Come abbiamo già scritto, l’Occidente, in una fase storica in cui giustamente si sottolineano situazioni di pesanti censure alla libertà di stampa e di informazione, non può tollerare o peggio nascondere le manovre per cancellare crimini di guerra e diritti fondamentali laddove ciò è perpetrato da “questa parte” del mondo.
Charles Michel, che rappresenta l’Ue come presidente del Consiglio europeo, durante la sua visita in Ucraina ha detto che “la storia non dimenticherà i crimini di guerra”. Osservazione corretta, auspichiamo che intenda tutti i crimini di guerra, dovunque e da chiunque siano stati commessi.

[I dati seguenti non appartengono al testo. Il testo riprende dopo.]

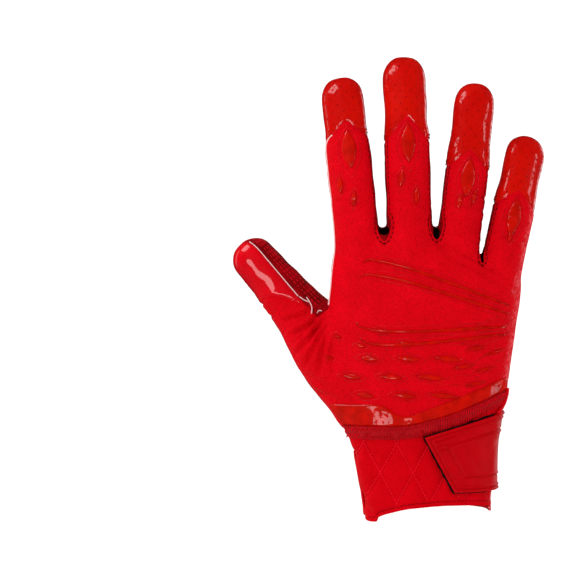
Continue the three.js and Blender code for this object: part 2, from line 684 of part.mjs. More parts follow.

Quella di perseguire con estrema durezza Assange è una scelta contestata in modo assai esplicito anche da Daniel Ellsberg, l’analista militare statunitense citato in un articolo riportato nello scorso mese di marzo da ilfattoquotidiano.it, dove troviamo scritto: “Penserete alla brutalità della lontana guerra in Vietnam: vero, ma allora il famoso Daniel Ellsberg, che svelò i Pentagon Papers (1967) e le porcherie di quell’invasione, facendo tremare l’establishment americano, non venne condannato neanche a un giorno di carcere, perché la sua libertà di fare informazione fu ritenuta superiore alle leggi sulla riservatezza degli atti pubblici. Il caso Assange è davvero diverso, ed è segno della brutalità dei tempi”.
Nell’ottica di quanto scritto nell’articolo appena citato, le democrazie liberali sembrano oggi fare fatica a recuperare quelli che dovrebbero essere i propri valori, la loro vera essenza.